Python's standard library contains the map() function, which takes a function f and an iterable (such as a list). It returns a new iterable in which f has been applied to every element of the original iterable. For example:

def square(x):
    return x * x

>>> for x in map(square, [2, 3, 4]):
...     print(x)
... 
4
9
16

We may wish to collect the resulting values into a list:

>>> list(map(square, [2, 3, 4]))
[4, 9, 16]

We may achieve the same result using a list comprehension:

>>> [x * x for x in [2, 3, 4]]
[4, 9, 16]

Which is better, using map() or a comprehension? To some degree this is a matter of style. However, in some situations one approach or the other may be more compact.

Consider this program, which reads three integers from a single line of standard input:

words = input().split()
a = int(words[0])
b = int(words[1])
c = int(words[2])
print(f'a = {a}, b = {b}, c = {c}, sum = {a + b + c}')

We may rewrite it using map():

a, b, c = map(int, input().split())
print(f'a = {a}, b = {b}, c = {c}, sum = {a + b + c}')

In fact we may write a function similar to map() ourselves. Here's an implementation my_map() that takes arguments f (a function) and list (a list). The function applies f to each element of the list, and collects the results into a list that it returns:

def my_map(f, list):
    return [f(x) for x in a]

Here is how we might use my_map:

def double(x):
    return x * 2 

>>> my_map(double, [10, 20, 30])
[20, 40, 60]

In the returned list, every value in the input list has been doubled.

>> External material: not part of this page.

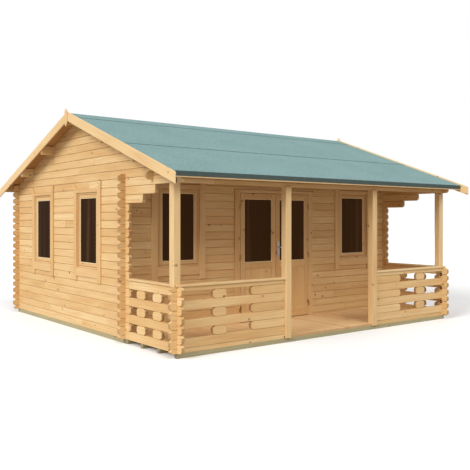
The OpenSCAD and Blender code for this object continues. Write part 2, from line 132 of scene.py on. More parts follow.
def add(tree, kind, links=None, **settings):
    """Adds one node with its settings, and its inputs as sockets to link or as values."""
    node = tree.nodes.new(kind)
    for key, value in settings.items():
        setattr(node, key, value)
    for key, value in (links or {}).items():
        socket = node.inputs[key]
        if isinstance(value, bpy.types.NodeSocket):
            tree.links.new(value, socket)
        else:
            socket.default_value = value
    return node


def linear(hex_colour):
    """Linear RGBA of an sRGB hex colour."""
    channels = [int(hex_colour[k:k + 2], 16) / 255 for k in (1, 3, 5)]
    return [c / 12.92 if c <= 0.04045 else ((c + 0.055) / 1.055) ** 2.4 for c in channels] + [1.0]


def placed(name, mesh):
    """An object that shows the mesh where it is."""
    piece = bpy.data.objects.new(name, mesh)
    bpy.context.scene.collection.objects.link(piece)
    return piece


def new_finish(name):
    """An empty material with its output and a Principled shader."""
    finish = bpy.data.materials.new(name)
    finish.use_nodes = True
    tree = finish.node_tree
    tree.nodes.clear()
    shader = add(tree, "ShaderNodeBsdfPrincipled")
    add(tree, "ShaderNodeOutputMaterial", {"Surface": shader.outputs["BSDF"]})
    return finish, tree, shader


def with_stops(node, *stops):
    """The colour that comes out of a colour ramp given its stops, each (position, hex colour)."""
    while len(node.color_ramp.elements) < len(stops):
        node.color_ramp.elements.new(0.5)
    for element, (position, colour) in zip(node.color_ramp.elements, stops):
        element.position = position
        element.color = linear(colour)
    return node.outputs["Color"]


def softwood(name, pale, middling, dark, knot, flush, roughness, contrast=1.0):
    """Planed spruce or pine as a solid pattern around each piece's own heart line.

    Every piece carries its place within its timber as the attribute grain, with x along the
    fibres, and a random tone. Growth rings are 3 to 4 mm apart in the real wood, too fine to
    show, so they are drawn 13 mm apart. Knots lie about 0.14 m apart and run through the
    thickness, as branches do.
    """
    finish, tree, shader = new_finish(name)
    grain = add(tree, "ShaderNodeAttribute", attribute_name="grain").outputs["Vector"]
    tone = add(tree, "ShaderNodeAttribute", attribute_name="tone").outputs["Fac"]

    drawn_out = add(tree, "ShaderNodeMapping", {"Vector": grain, "Scale": (0.09, 1, 1)})
    bend = add(tree, "ShaderNodeTexNoise", {"Vector": drawn_out.outputs[0], "Scale": 16, "Detail": 2})
    centred = add(tree, "ShaderNodeVectorMath", {0: bend.outputs["Color"], 1: (0.5, 0.5, 0.5)},
                  operation="SUBTRACT")
    shift = add(tree, "ShaderNodeVectorMath", {0: centred.outputs[0], "Scale": 26 * MM}, operation="SCALE")
    bent = add(tree, "ShaderNodeVectorMath", {0: grain, 1: shift.outputs[0]}, operation="ADD")
    ring_period = 13 * MM
    rings = add(tree, "ShaderNodeTexWave", {"Vector": bent.outputs[0], "Scale": math.pi / (10 * ring_period)},
                wave_type="RINGS", rings_direction="X")

    fibre = add(tree, "ShaderNodeMapping", {"Vector": grain, "Scale": (2.2, 120, 120)})
    streaks = add(tree, "ShaderNodeTexNoise", {"Vector": fibre.outputs[0], "Scale": 1, "Detail": 3})
    cloud = add(tree, "ShaderNodeMapping", {"Vector": grain, "Scale": (1.1, 7, 7)})
    clouds = add(tree, "ShaderNodeTexNoise", {"Vector": cloud.outputs[0], "Scale": 1, "Detail": 2})

    weights = [contrast * w for w in (0.16, 0.55, 0.22, 0.36)]
    depth = 0.36 - sum(weights) / 2
    parts = (rings.outputs["Fac"], streaks.outputs["Fac"], tone, clouds.outputs["Fac"])
    for part, weight in zip(parts, weights):
        depth = add(tree, "ShaderNodeMath", {0: part, 1: weight, 2: depth},
                    operation="MULTIPLY_ADD").outputs[0]
    body = with_stops(add(tree, "ShaderNodeValToRGB", {"Fac": depth}),
                      (0.05, pale), (0.40, middling), (0.90, dark))

    blush = with_stops(add(tree, "ShaderNodeValToRGB", {"Fac": clouds.outputs["Fac"]}),
                       (0.52, "#000000"), (0.74, "#8c8c8c"))
    flushed = add(tree, "ShaderNodeMix", {"Factor": blush, 6: body, 7: linear(flush)}, data_type="RGBA")

    through = add(tree, "ShaderNodeMapping", {"Vector": bent.outputs[0], "Scale": (0.8, 0.3, 1)})
    knot_map = add(tree, "ShaderNodeTexVoronoi", {"Vector": through.outputs[0], "Scale": 1 / 0.14})
    size = add(tree, "ShaderNodeSeparateColor", {"Color": knot_map.outputs["Color"]}).outputs[0]
    size = add(tree, "ShaderNodeMath", {0: size, 1: 0.9, 2: 0.5}, operation="MULTIPLY_ADD").outputs[0]
    near = add(tree, "ShaderNodeMath", {0: knot_map.outputs["Distance"], 1: size}, operation="DIVIDE")
    knot_mask = with_stops(add(tree, "ShaderNodeValToRGB", {"Fac": near.outputs[0]}),
                           (0.0, "#ffffff"), (0.07, "#dcdcdc"), (0.10, "#4a4a4a"), (0.19, "#000000"))
    colour = add(tree, "ShaderNodeMix", {"Factor": knot_mask, 6: flushed.outputs[2], 7: linear(knot)},
                 data_type="RGBA")

    # end grain is darker and browner than the planed sides, and this darkening at each line's end is also
    # painted shade on the log tips
    end_grain_and_shade = add(tree, "ShaderNodeAttribute", attribute_name="end_grain_and_shade").outputs["Fac"]
    sawn_and_shaded = add(tree, "ShaderNodeMath", {0: end_grain_and_shade, 1: 0.45}, operation="MULTIPLY").outputs[0]
    colour = add(tree, "ShaderNodeMix", {"Factor": sawn_and_shaded, 6: colour.outputs[2], 7: linear(knot)},
                 data_type="RGBA")

    relief = add(tree, "ShaderNodeMath", {0: rings.outputs["Fac"], 1: 0.5, 2: streaks.outputs["Fac"]},
                 operation="MULTIPLY_ADD")
    bump = add(tree, "ShaderNodeBump", {"Height": relief.outputs[0], "Strength": 0.35, "Distance": 0.6 * MM})
    dullness = add(tree, "ShaderNodeMath", {0: streaks.outputs["Fac"], 1: 0.12, 2: roughness},
                   operation="MULTIPLY_ADD")
    tree.links.new(colour.outputs[2], shader.inputs["Base Color"])
    tree.links.new(dullness.outputs[0], shader.inputs["Roughness"])
    tree.links.new(bump.outputs["Normal"], shader.inputs["Normal"])
    shader.inputs["IOR"].default_value = 1.5
    shader.inputs["Specular IOR Level"].default_value = 0.3
    return finish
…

Note that my_map() is not exactly like map(), since my_map() returns a list, whereas map() returns an iterable. In some situations map() may be more efficient than my_map(). For example, consider these calls to map() and my_map():

>>> from math import sqrt
>>> sum(map(sqrt, range(1_000_000)))
666666166.4588418
>>> sum(my_map(sqrt, range(1_000_000)))
666666166.4588418

The call to my_map() builds a list with 1,000,000 elements. However the first expression above, which calls map(), runs in O(1) memory since this call to map() does not build a list - instead, it returns an iterator that produces successive values of the sequence sqrt(1), sqrt(2), ..., sqrt(999_000).

(You might ask: can we write a function that imitates the built-in map(), returning an iterator, not a list? The answer is yes, though we don't know how to do that yet. We would have to use a generator function or comprehension, which are features we might see in a later lecture.)

By the way, why is the sum above so close to (2 / 3)(1,000,000,000)? Answering this is an elementary exercise in differential calculus. :)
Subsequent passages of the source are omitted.